While we’re on the subject of how to decipher our own language, don’t listen to Dad’s ramblings about how he did so poorly in school. He just wanted to take honor classes to see my mom; hence, he probably didn’t pay attention like he should have. Now, he’s a master of airplanes but insists on using too many prepositions and too many passive linking verbs rather than strong transitive ones.
If you have any questions about Jay’s take on the regulation, please don’t embarrass Mrs. Hardin by asking me. Consider this: if Jay can spend this much effort on one sentence, we mere mortals shouldn’t be discouraged to expend some effort making sense of it either.
To put 91.403(c) in terms I understand; if not an FAA approved requirement it’s not required. The required FAA document here is an “airworthiness limitations section” in either the aircraft maintenance manual or instructions for continued airworthiness. None of our piston powered legacy airplanes have an approved maintenance manual and therefore no airworthiness limitations section. The restart 172/182/206 airplanes have an FAA approved maintenance manual but no chapter 4 for airworthiness limitations. The “new to us” 300/350/400 airplanes have a chapter 4 which includes required time change and inspection items like ELT batteries, main batteries, and a 6000 hour airframe inspection.

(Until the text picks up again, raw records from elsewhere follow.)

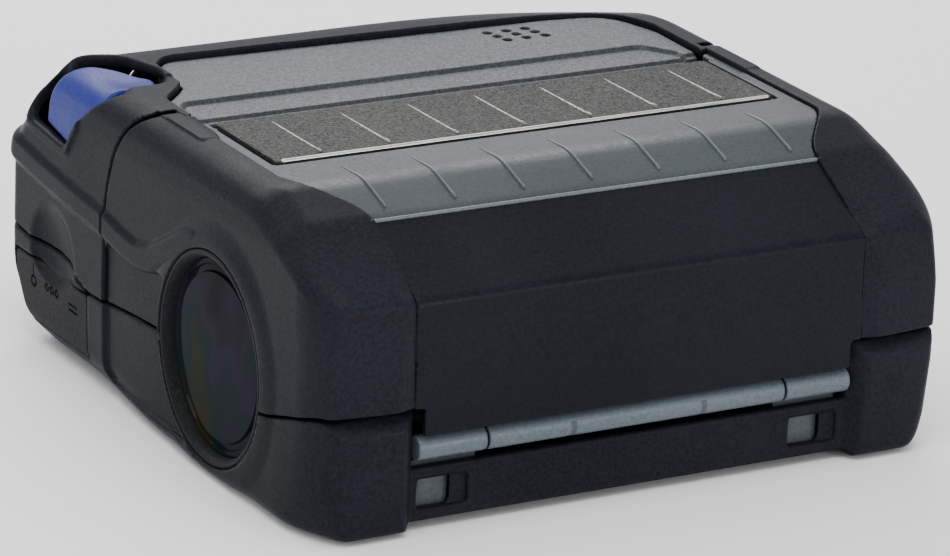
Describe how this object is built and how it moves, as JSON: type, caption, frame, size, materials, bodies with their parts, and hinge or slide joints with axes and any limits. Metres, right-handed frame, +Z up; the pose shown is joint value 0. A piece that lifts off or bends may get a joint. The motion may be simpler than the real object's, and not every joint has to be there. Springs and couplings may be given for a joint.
{
  "type": "label maker",
  "caption": "Portable wide-format label printer with a hinged cover, platen roller, thermal head, latch lever, label guides and battery pack.",
  "frame": {"origin": "centre of the footprint, on the surface the feet stand on", "axes": "+X along the cover hinge, +Y from the cover hinge towards the control panel, +Z up"},
  "size_m": [0.161, 0.1615, 0.071],
  "materials": {
    "case_black": "fine moulded grain, satin charcoal black",
    "panel_grey": "slate grey, fine grain",
    "top_grey": "slate grey with a fine metallic sparkle",
    "pewter": "pewter-toned brushed sheet with bright edges",
    "frame_grey": "plain grey glass-filled moulding",
    "lens": "very dark smoked window",
    "lever_blue": "royal blue, fine grain",
    "rubber_black": "soft matte black",
    "key_black": "soft-touch dark grey",
    "light_lens": "milky light pipe",
    "steel": "bright steel",
    "gear_white": "natural acetal",
    "brass": "turned brass",
    "board_green": "solder-resist green",
    "ceramic": "glazed ceramic strip",
    "guide_dark": "dark grey moulding"
  },
  "bodies": {
    "base": {"lower_case": "case_black", "rear_case": "case_black", "top_panel": "top_grey", "control_panel": "panel_grey", "status_light_left": "light_lens", "status_light_middle": "light_lens", "status_light_right": "light_lens", "chassis": "frame_grey", "window_lens_right": "lens", "window_lens_left": "lens", "feed_motor": "steel", "idler_stud": "steel", "print_head": "ceramic", "head_heatsink": "steel", "head_bracket": "steel", "head_spring_1": "steel", "head_spring_2": "steel", "latch_spring": "steel", "usb_port": "steel", "serial_port": "guide_dark", "power_jack": "guide_dark", "main_board": "board_green", "media_sensor": "guide_dark", "sounder": "case_black", "battery_contacts": "guide_dark", "rubber_foot_1": "rubber_black", "rubber_foot_2": "rubber_black", "rubber_foot_3": "rubber_black", "rubber_foot_4": "rubber_black", "case_screw_1": "steel", "case_screw_2": "steel", "case_screw_3": "steel", "case_screw_4": "steel"},
    "cover": {"cover_side_right": "case_black", "cover_side_left": "case_black", "cover_front_panel": "case_black", "cover_guide_panel": "panel_grey", "cover_frame": "frame_grey", "tear_bar": "pewter", "hinge_pin": "steel", "platen_bush_left": "gear_white", "platen_bush_right": "gear_white"},
    "platen": {"platen_roller": "rubber_black", "platen_shaft": "steel", "platen_gear": "gear_white"},
    "idler": {"idler_gear": "gear_white"},
    "pinion": {"motor_pinion": "brass"},
    "latch": {"latch_shaft": "steel", "latch_hook_right": "steel", "latch_hook_left": "steel"},
    "lever": {"release_lever": "lever_blue"},
    "guide_left": {"media_guide_left": "guide_dark"},
    "guide_right": {"media_guide_right": "guide_dark"},
    "guide_gear": {"guide_pinion": "gear_white"},
    "flap": {"connector_flap": "rubber_black"},
    "feed_key": {"feed_button": "key_black"},
    "power_key": {"power_button": "key_black"},
    "battery": {"battery_pack": "guide_dark"},
    "battery_catch": {"battery_latch": "panel_grey"}
  },
  "joints": [
    {"name": "cover_hinge", "type": "hinge", "parent": "base", "child": "cover", "pos_m": [0, -0.0766, 0.0194], "axis": [1, 0, 0], "range_deg": [0, 95]},
    {"name": "platen_spin", "type": "hinge", "parent": "cover", "child": "platen", "pos_m": [0, 0.0026, 0.0582], "axis": [1, 0, 0], "continuous": true},
    {"name": "idler_spin", "type": "hinge", "parent": "base", "child": "idler", "pos_m": [0.0655, 0.01159, 0.04261], "axis": [1, 0, 0], "continuous": true},
    {"name": "motor_spin", "type": "hinge", "parent": "base", "child": "pinion", "pos_m": [0.0655, 0.02559, 0.04261], "axis": [1, 0, 0], "continuous": true},
    {"name": "lever_slide", "type": "slide", "parent": "base", "child": "lever", "axis": [0, 1, 0], "range_m": [0, 0.005], "stiffness_N_per_m": 300},
    {"name": "latch_swing", "type": "hinge", "parent": "base", "child": "latch", "pos_m": [0, 0.016, 0.022], "axis": [1, 0, 0], "range_deg": [-7.9, 0]},
    {"name": "guide_left_slide", "type": "slide", "parent": "base", "child": "guide_left", "axis": [1, 0, 0], "range_m": [0, 0.032]},
    {"name": "guide_right_slide", "type": "slide", "parent": "base", "child": "guide_right", "axis": [-1, 0, 0], "range_m": [0, 0.032]},
    {"name": "guide_gear_spin", "type": "hinge", "parent": "base", "child": "guide_gear", "pos_m": [0, -0.029, 0.0052], "axis": [0, 0, 1], "range_deg": [-5, 370]},
    {"name": "flap_hinge", "type": "hinge", "parent": "base", "child": "flap", "pos_m": [-0.0792, 0.0535, 0.0056], "axis": [0, -1, 0], "range_deg": [0, 90]},
    {"name": "feed_press", "type": "slide", "parent": "base", "child": "feed_key", "axis": [0, -0.7071, -0.7071], "range_m": [0, 0.0008], "stiffness_N_per_m": 400},
    {"name": "power_press", "type": "slide", "parent": "base", "child": "power_key", "axis": [0, -0.7071, -0.7071], "range_m": [0, 0.0008], "stiffness_N_per_m": 400},
    {"name": "battery_slide", "type": "slide", "parent": "base", "child": "battery", "axis": [1, 0, 0], "range_m": [0, 0.096]},
    {"name": "battery_catch_slide", "type": "slide", "parent": "base", "child": "battery_catch", "axis": [0, 0, 1], "range_m": [0, 0.0025], "stiffness_N_per_m": 200}
  ],
  "couplings": [
    {"joint": "idler_spin", "follows": "platen_spin", "ratio": -0.8},
    {"joint": "motor_spin", "follows": "platen_spin", "ratio": 2},
    {"joint": "latch_swing", "follows": "lever_slide", "rad_per_m": -27.2},
    {"joint": "guide_right_slide", "follows": "guide_left_slide", "ratio": 1},
    {"joint": "guide_gear_spin", "follows": "guide_left_slide", "rad_per_m": 200}
  ]
}
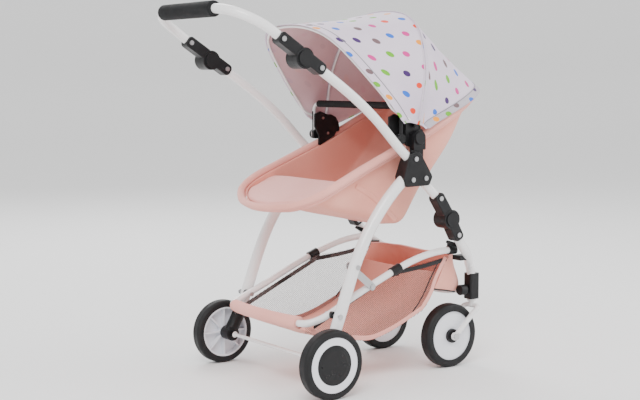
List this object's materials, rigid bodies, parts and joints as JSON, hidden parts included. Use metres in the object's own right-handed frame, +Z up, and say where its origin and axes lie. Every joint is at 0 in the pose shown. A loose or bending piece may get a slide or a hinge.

Instructions for continued airworthiness might come in the form of maintenance items as part of an Supplemental Type Certificate (STC) and very well could include an airworthiness limitations section. As a supplement to the original type certificate, an STC is an FAA approved document and its stated requirements are mandatory.
The real message is our responsibility to read and understand the regulations, including Part 39. We (most of us) are just as capable to read and understand the written English language as the FAA. If you or your mechanic disagrees with the local FAA administrator I suggest you challenge him/her in writing. Be certain you are correct and careful in your approach as you don’t want to burn any bridges with the FAA.